Wbrew pozorom SN nie zastosował w czwartek uniku w sprawie odpowiedzialności Antoniego Macierewicza za nieprawidłowości podczas likwidacji WSI. Sędziowie zajmowali się kwestią z pozoru techniczną – czy Macierewicz, likwidując WSI, był funkcjonariuszem publicznym. I machnęli na to ręką.
Ta rozprawa to efekt wieloletniej prawnej batalii związanej z publikacją raportu z likwidacji WSI w 2007 r. Pod koniec minionego roku – po kilku latach śledztwa – prokurator Leszek Stryjewski ze stołecznej Prokuratury Apelacyjnej uznał, że podczas likwidacji WSI dochodziło do nieprawidłowości.

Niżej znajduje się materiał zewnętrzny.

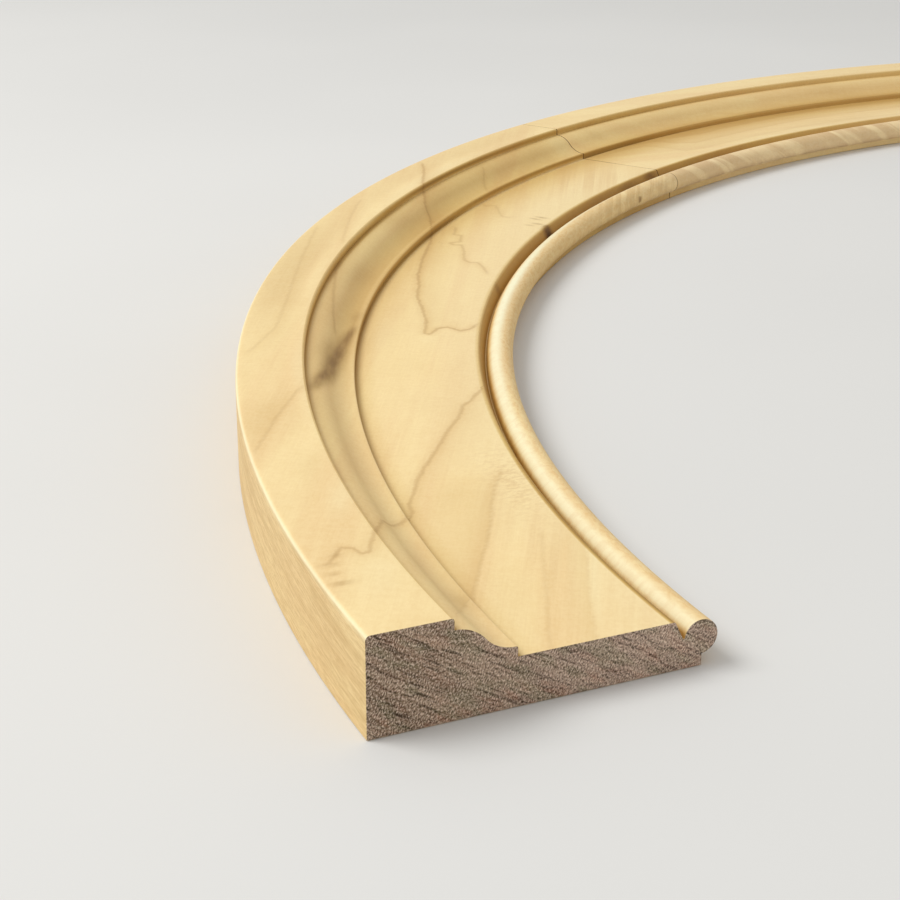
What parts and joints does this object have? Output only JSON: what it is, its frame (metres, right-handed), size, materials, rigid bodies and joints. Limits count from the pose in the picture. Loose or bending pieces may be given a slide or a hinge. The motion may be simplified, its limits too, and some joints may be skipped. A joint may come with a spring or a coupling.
{
  "type": "curved architrave moulding",
  "caption": "Half-round timber architrave of glued curved segments, with a thick outer band, ogee, flat field, quirk and inner bead, to trim an arched door or window head.",
  "frame": {"origin": "middle of the arch's footprint on its flat back, halfway across the span and halfway from the springing line to the crown's outer edge", "axes": "+Z out of the moulded face, +X along the span from the left springing end to the right, +Y from the springing line to the crown"},
  "size_m": [1.105, 0.5524, 0.0254],
  "materials": {
    "sanded_poplar": "sanded bare timber"
  },
  "bodies": {
    "root": {"left_segment": "sanded_poplar", "crown_segment": "sanded_poplar", "right_segment": "sanded_poplar"}
  },
  "joints": []
}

Uznał jednak, że Macierewicz jako szef Komisji Weryfikacyjnej nie był funkcjonariuszem publicznym, więc nie można go ukarać za urzędnicze przestępstwo niedopełnienia obowiązków i przekroczenia uprawnień. Taka decyzja budziła kontrowersje w samej prokuraturze, dlatego sprawa trafiła właśnie w ręce Stryjewskiego, który był gotowy wykonać dyrektywy Prokuratury Generalnej i umorzyć śledztwo, odstępując od ścigania Macierewicza.
Ci, którzy czują się skrzywdzeni przez Macierewicza – byli żołnierze WSI, biznesmeni i dwie główne prywatne telewizje – poskarżyli się na prokuraturę do Sądu Okręgowego, a ten zapytał Sąd Najwyższy, czy Macierewicz był czy nie był funkcjonariuszem. De facto było to pytanie o to, czy należy nakazać prokuraturze wszczęcie śledztwa na nowo.
Sąd Najwyższy pokazał i prokuraturze, i Sądowi Okręgowemu, że błądzili, szukając przestępstwa, którego już nie ma. Czemu? Bo owo urzędnicze przestępstwo niedopełnienia obowiązków przedawniło się po pięciu latach od czynu, a więc w 2012 r. Zatem nawet jeśli Macierewicz zostałby uznany za funkcjonariusza publicznego, to nic by z tego nie wynikało.
Sędziowie zwrócili przy tym uwagę, że nie przedawniły się inne potencjalne czyny – poświadczenie nieprawdy w raporcie WSI i ujawnienie tajemnic, te przedawnią się po dziesięciu latach, a zatem w 2017 r.